** Start **

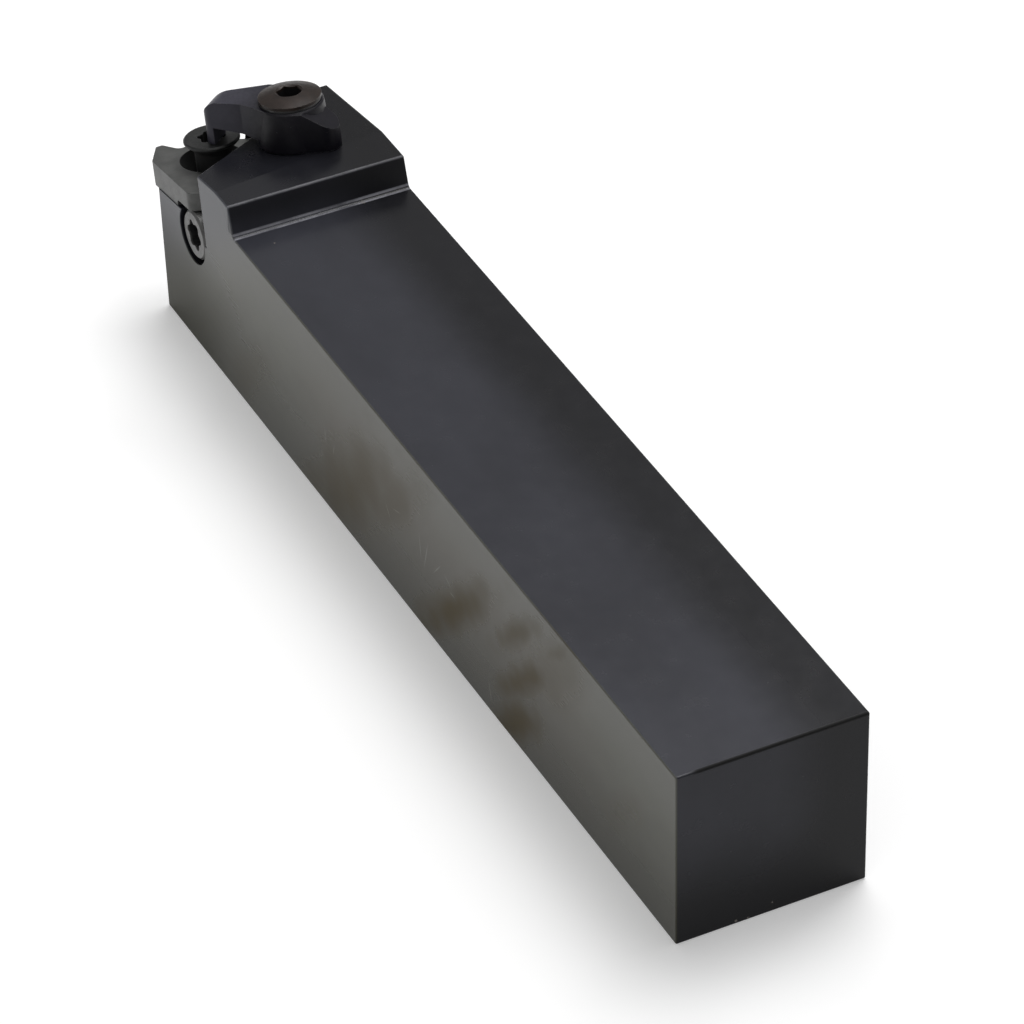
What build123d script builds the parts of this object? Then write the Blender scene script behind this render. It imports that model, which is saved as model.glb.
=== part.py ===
from build123d import *
from math import acos, atan2, cos, hypot, radians, sin, sqrt, tan
import os

# An external threading tool holder, right hand, in millimetres.
# The origin is the centre of the shank's rear face. +X runs along the shank towards the cutting
# end, +Y points to the left flank, where the insert sits, and +Z points up.

# Shank
shank_width = 25.0
shank_height = 25.0
shank_length = 120.5        # rear face to the foot of the head's rear wall
edge_radius = 0.2           # broken edges of the shank and head
end_edge_radius = 0.25      # edges across the rear and the front's lower end

# Head
head_length = 24.8          # foot of the rear wall to the front face, at the shank's top
head_rise = 4.0             # flat top of the head above the shank's top
head_wall_lean = 18.0       # the rear wall leans forward, in degrees
head_crest_radius = 0.35
head_foot_radius = 0.6
front_relief = 3.0          # the front face falls back towards its lower end, in degrees

# Insert seat. Its plane falls towards the cutting end and towards the left flank
seat_fall = 9.0             # degrees, towards the cutting end
seat_helix = 1.0            # degrees, towards the left flank
insert_circle = 12.7        # inscribed circle of the triangular insert
seat_inset = 0.2            # insert's left side inside the flank
seat_setback = 4.4          # insert's centre behind the front face
seat_depth = 6.15           # seat floor at the insert's centre below the shank's top
head_over_seat = 7.75       # sloping top of the head above the seat floor
wall_relief_width = 2.3     # undercut along the foot of the rear seat wall
wall_relief_depth = 2.6
wall_relief_length = 4.5
corner_relief_radius = 0.9  # drilled relief where the two seat walls meet

# Anvil under the insert
anvil_thickness = 3.5
anvil_gap = 0.1             # anvil to the seat walls and short of the flank
anvil_rear_corner = 9.0     # cut rear corner from the insert's centre
anvil_right_corner = 10.6   # cut inner corner from the insert's centre
anvil_corner_radius = 1.4
anvil_front = 6.4           # front edge ahead of the insert's centre
nose_reach = 8.8            # tip of the nose ahead of the insert's centre
nose_side = 3.95            # nose's centre line left of the insert's centre
nose_angle = 60.0
nose_tip_width = 0.9
nose_tip_radius = 0.35
nose_root_radius = 1.0
notch_height = 0.95         # clears the head of the anvil screw
notch_depth = 3.7
notch_start = 2.2           # front end of the notch behind the insert's centre
notch_radius = 0.7

# Insert screw, left standing proud because no insert is fitted
insert_screw_radius = 2.5
insert_head_radius = 3.75
insert_head_rim = 0.25
insert_head_bevel = 0.18
insert_head_top = 7.12      # head's top above the seat floor
insert_cone_angle = 45.0    # half angle of the head's cone
insert_screw_length = 15.0
insert_screw_draw = 0.3     # screw axis right of the insert's centre, towards the inner corner
insert_socket_radius = 1.95
insert_socket_depth = 1.6
anvil_hole_radius = 4.2     # wide hole in the anvil, which the screw passes through
anvil_hole_ahead = 1.2      # hole's axis ahead of the screw
thread_gap = 0.05           # screws in their tapped holes
hole_past_end = 0.8         # blind holes run past the screw ends

# Anvil screw in the left flank
anvil_screw_back = 11.2     # axis behind the front face, at the shank's top
anvil_screw_drop = 7.85     # axis below the shank's top
anvil_screw_radius = 2.0
anvil_head_radius = 3.4
anvil_head_height = 3.0
anvil_head_bevel = 0.3
anvil_head_recess = 0.25    # head's face inside the flank
anvil_bore_radius = 4.0
anvil_screw_length = 6.0    # under the head
anvil_socket_radius = 2.15
anvil_socket_depth = 1.8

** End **

What is being asked = Write out a verbatim copy of the data, beginning with its first line and ending with the line that contains "# end, +Y points".

Result for this exercise =
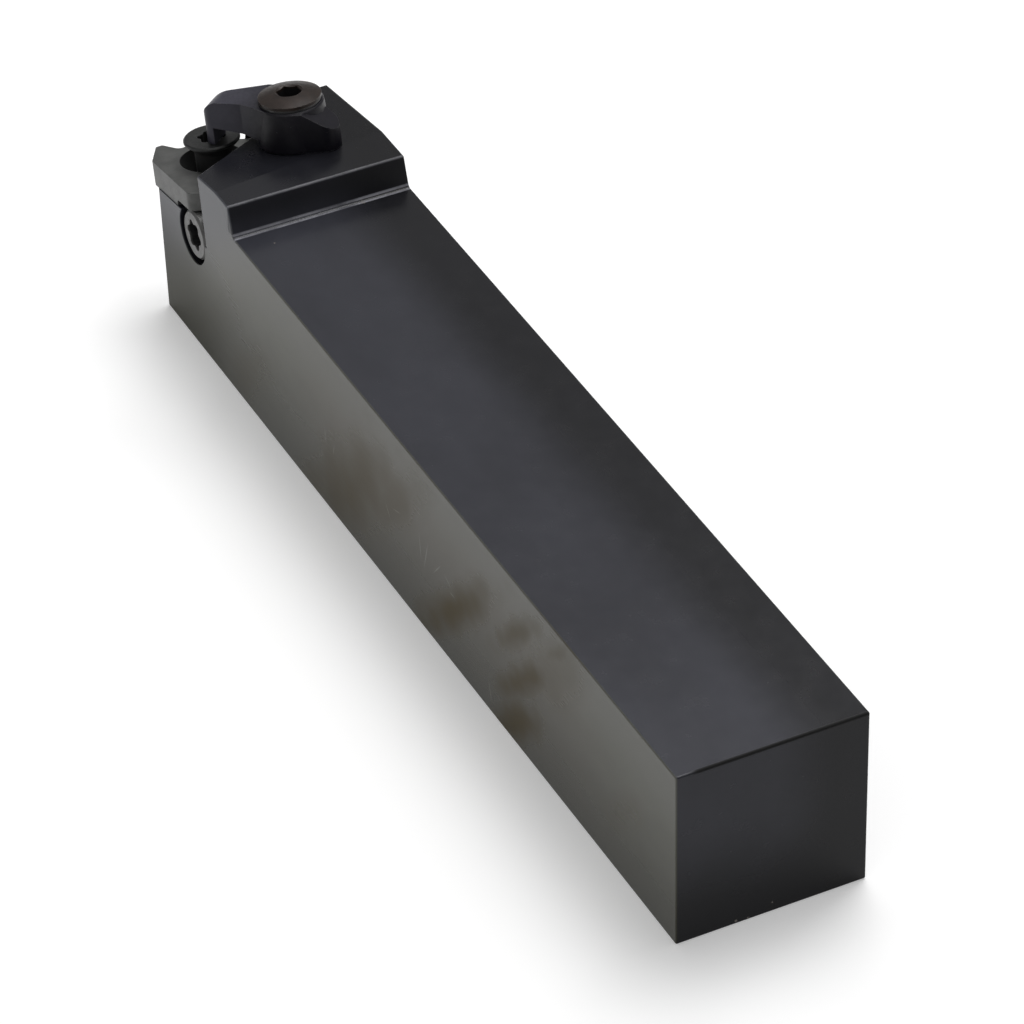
What build123d script builds the parts of this object? Then write the Blender scene script behind this render. It imports that model, which is saved as model.glb.
=== part.py ===
from build123d import *
from math import acos, atan2, cos, hypot, radians, sin, sqrt, tan
import os

# An external threading tool holder, right hand, in millimetres.
# The origin is the centre of the shank's rear face. +X runs along the shank towards the cutting
# end, +Y points to the left flank, where the insert sits, and +Z points up.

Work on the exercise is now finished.